Hey there, time traveller!
This article was published 31/07/2017 (3011 days ago), so information in it may no longer be current.

One can’t help wondering if, based on its most controversial recent hire, the Trump administration thinks it’s staffing the White House or casting a reality-TV show.

If the arrival last week of newly appointed White House communications director Anthony Scaramucci was intended to provoke and shock, then U.S. President Donald Trump may finally have found someplace (or, in this case, someone) upon which to hang a “Mission Accomplished” banner.

Mr. Scaramucci, a former hedge-fund promoter who has been one of the president’s most vocal defenders on American television’s political talk-show circuit, seems to have been selected for his new job on the basis of his aggressively confrontational TV demeanour. His first meeting with the White House press corps involved introductions and pleasantries, a few sharp jokes and a promise from Mr. Scaramucci that he intends to repair the fractious relationship that has developed between the administration and media during Mr. Trump’s first seven months in office.

Pablo Martinez Monsivais / The Associated Press
White House communications director Anthony Scaramucci
Pablo Martinez Monsivais / The Associated Press White House communications director Anthony Scaramucci

There was even a blown kiss, aimed mischievously in the assembled reporters’ direction, at the end of the new appointee’s first press briefing.

What happened next, of course, was the sort of conflict-driven reality-TV stuff the producers of Survivor or Big Brother or, for that matter, The Apprentice could scarcely hope to achieve.
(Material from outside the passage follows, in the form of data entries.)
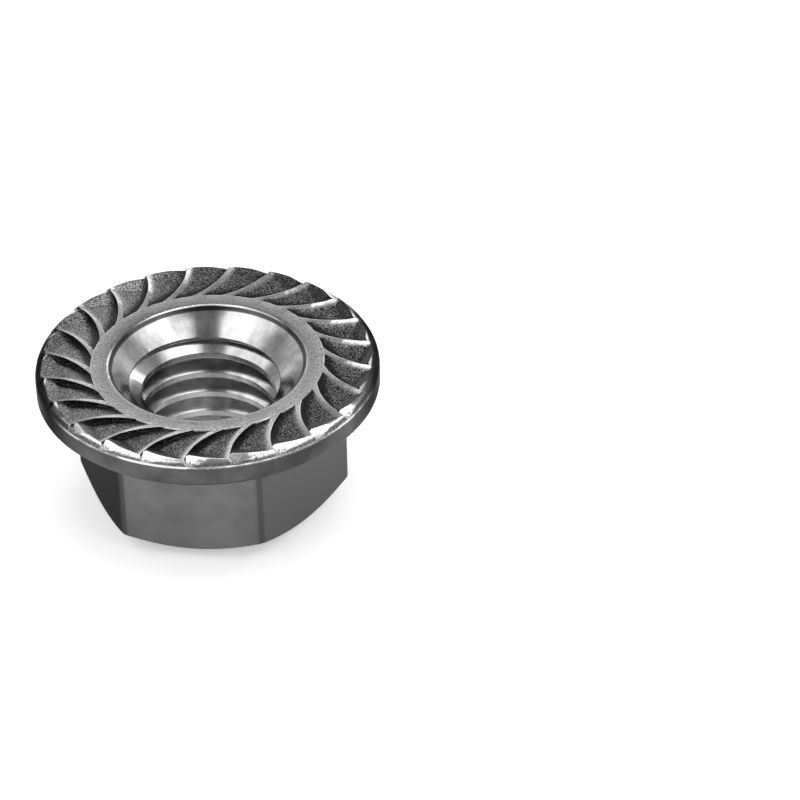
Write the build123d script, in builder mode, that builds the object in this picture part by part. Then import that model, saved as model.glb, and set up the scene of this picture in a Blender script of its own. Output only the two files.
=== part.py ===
from build123d import *
from math import cos, radians, sin, tan
import os

# Serrated flange nut, M10 x 1.5, standing on its hexagon end with the serrated face up.
# The axis is Z, the seat of the hexagon end is Z = 0, and two flats face -Y and +Y.

# Thread: the bore is left at the thread's minor diameter
thread_diameter = 10.0
thread_pitch = 1.5
minor_factor = 1.0825        # minor diameter = thread diameter - factor * pitch, ISO metric

# Hexagon
across_flats = 15.0
corner_rounding = 0.55
seat_diameter = 12.6         # round flat that the nut stands on
seat_chamfer_angle = 33.0    # of the turned corners, from the seat

# Flange
height = 9.9                 # from the seat to the crown of the face
flange_diameter = 21.36
rim_rounding = 0.63          # from the crown into the rim's side
rim_depth = 2.0              # of the rim's lower edge, below the crown
rim_lower_chamfer = 0.35
cone_angle = 22.0            # of the side towards the hexagon, from the face
root_chamfer = 0.5           # between the flange and the hexagon

# Countersinks
face_mouth_diameter = 12.4
seat_mouth_diameter = 11.0
countersink_angle = 90.0
mouth_rounding = 0.5

# Face: a flat ring round the countersink, and the serrations from there to the rim
ring_width = 1.05
ring_depth = 0.2             # below the crown
tooth_count = 24
tooth_phase = 1.8            # of the first tooth's outer tip, from +X
tooth_depth = 0.32           # from the crest of a tooth to the floor of a pocket
crest_depth = 0.08           # below the crown
flank_radius = 5.6           # plan radius of a tooth's curved flank
flank_centre_radius = 12.5   # of that arc's centre, from the axis
flank_centre_angle = 26.4    # of that centre, ahead of the tooth's outer tip
flank_draft = 25.0           # of the steep flank, from the vertical
strip_width = 0.5            # of the gentle flank's upper part, along the crest
strip_slope = 20.0
gentle_width = 2.0           # of the gentle flank, from the crest to the floor
pocket_end_margin = 0.28     # a pocket's outer end is an arc, by this smaller than the rim
pocket_end_offset = 2.5      # of the arc's centre, from the axis
pocket_end_angle = 24.0      # of the end's slope up from the floor, from the face
shoulder_angle = 32.0        # of the slope from there down to the rim, from the face
shoulder_margin = 0.25       # between the two slopes, at the level of the crests

# Dependent sizes
bore_radius = (thread_diameter - minor_factor * thread_pitch) / 2
seat_radius = seat_diameter / 2
seat_mouth_radius = seat_mouth_diameter / 2
face_mouth_radius = face_mouth_diameter / 2
ring_radius = face_mouth_radius + ring_width
rim_radius = flange_diameter / 2
crown_radius = rim_radius - rim_rounding
pocket_end_radius = rim_radius - pocket_end_margin
lower_edge_radius = rim_radius - rim_lower_chamfer
lower_edge_level = height - rim_depth
cone_end_level = lower_edge_level - lower_edge_radius * tan(radians(cone_angle))
ring_level = height - ring_depth
crest_level = height - crest_depth
floor_level = crest_level - tooth_depth
tooth_pitch = 360 / tooth_count
strip_drop = strip_width * tan(radians(strip_slope))

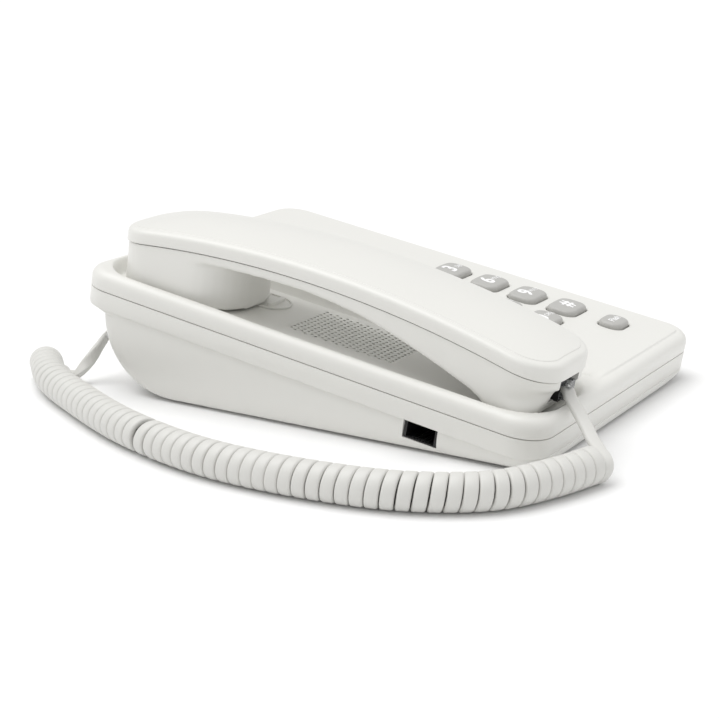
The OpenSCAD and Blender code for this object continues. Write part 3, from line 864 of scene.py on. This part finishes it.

On Wednesday, Mr. Scaramucci — apparently upset by a tweeted media report involving leaked details of his dinner at the White House with the president, the first lady and a few others, including Trump-defending Fox News personality Sean Hannity — contacted the reporter from The New Yorker who shared it and unleashed a profane rant that could best be described as unhinged.

After demanding the identity of the information’s leaker, telling reporter Ryan Lizza it was his duty as an “American patriot” to disclose it, Mr. Scaramucci — who, it should be noted, seems to enjoy referring to himself in the third person as “the Mooch” — spent several minutes disparaging White House chief of staff Reince Priebus, whom he suggested might be the source of the leak and labelled as a “paranoid schizophrenic” and, more inventively, a “paranoiac.” (Mr. Priebus resigned late Thursday, replaced by Homeland Security Secretary John F. Kelly).

Mr. Scaramucci also vented to the reporter about chief presidential adviser Steve Bannon, whom he described in vulgar, sexually explicit and decidedly unflattering terms.

Mr. Scaramucci expressed an intention to fire the entire White House communications staff, apparently thinking this threat might cause Mr. Lizza to be sufficiently gripped by guilt to reveal his informant’s name, and then claimed to have connections at the FBI and Department of Justice that had provided him with “digital fingerprint” information that had already exposed alleged leakers within the administration.

“What I want to do is I want to (expletive) kill all the leakers and I want to get the president’s agenda on track,” was how the communications director communicated his feelings.

If Mr. Trump was unhappy about his new hire’s first public blowup, he offered no outward indications. Of course, POTUS was rather busy being displeased about last week’s crashing failure of his party’s long-promised repeal of the Obama-introduced Affordable Care Act.

Mr. Scaramucci, for his part, excused himself for his meltdown by observing that, as a New Yorker, he occasionally uses “colourful language.” As for the unsolicited call to Mr. Lizza and the unflattering story it produced, Mr. Scaramucci offered this tweet in response: “I made a mistake in trusting a reporter. It won’t happen again.”

The pleasantries have ended. The blown kiss has, no doubt, been rescinded. And America’s disturbing reality-TV show continues.